Objectives: To test the association of soluble RAGE (sRAGE) levels with PGD in a prospective, multicenter cohort study.
Methods: We measured plasma levels of sRAGE at 6 and 24 hours after allograft reperfusion in 317 lung transplant recipients at seven centers. The primary outcome was grade 3 PGD (PaO2/FiO2 < 200 with alveolar infiltrates) within the first 72 hours after transplantation.

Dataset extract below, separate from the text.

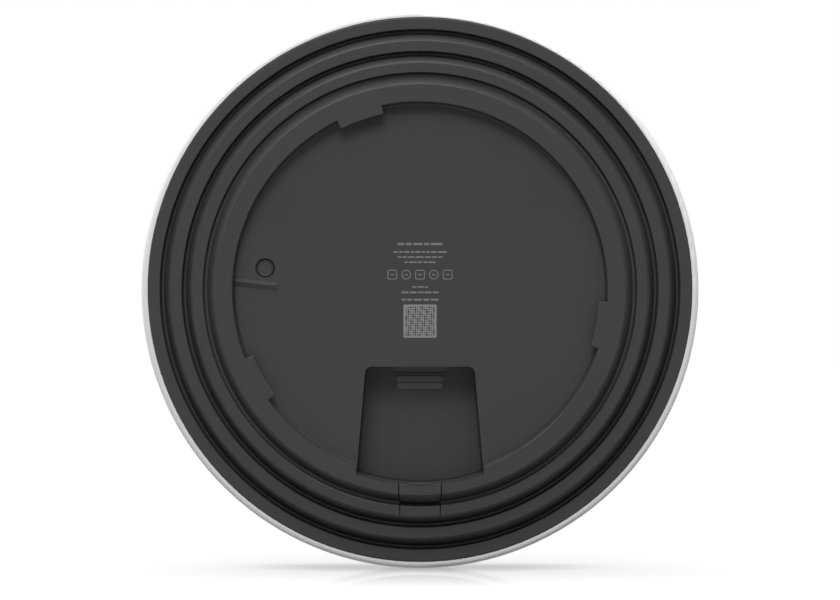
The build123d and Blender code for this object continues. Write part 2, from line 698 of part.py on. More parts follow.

Measurements and Main Results: Patients who developed PGD had higher levels of sRAGE than patients without PGD at both 6 hours (median 9.3 ng/ml vs. 7.5 ng/ml, respectively; P = 0.028) and at 24 hours post-transplantation (median 4.3 ng/ml vs. 1.9 ng/ml, respectively; P < 0.001). Multivariable logistic regression analyses indicated that the relationship between levels of sRAGE and PGD was attenuated by elevated right heart pressures and by the use of cardiopulmonary bypass. Median sRAGE levels were higher in subjects with cardiopulmonary bypass at both 6 hours (P = 0.003) and 24 hours (P < 0.001). sRAGE levels at 6 hours were significantly associated with intraoperative red cell transfusion (Spearman's ρ = 0.39, P = 0.002 in those with PGD), and in multivariable linear regression analyses this association was independent of confounding variables (P = 0.02).
Conclusions: Elevated plasma levels of sRAGE are associated with PGD after lung transplantation. Furthermore, plasma sRAGE levels are associated with blood product transfusion and use of cardiopulmonary bypass.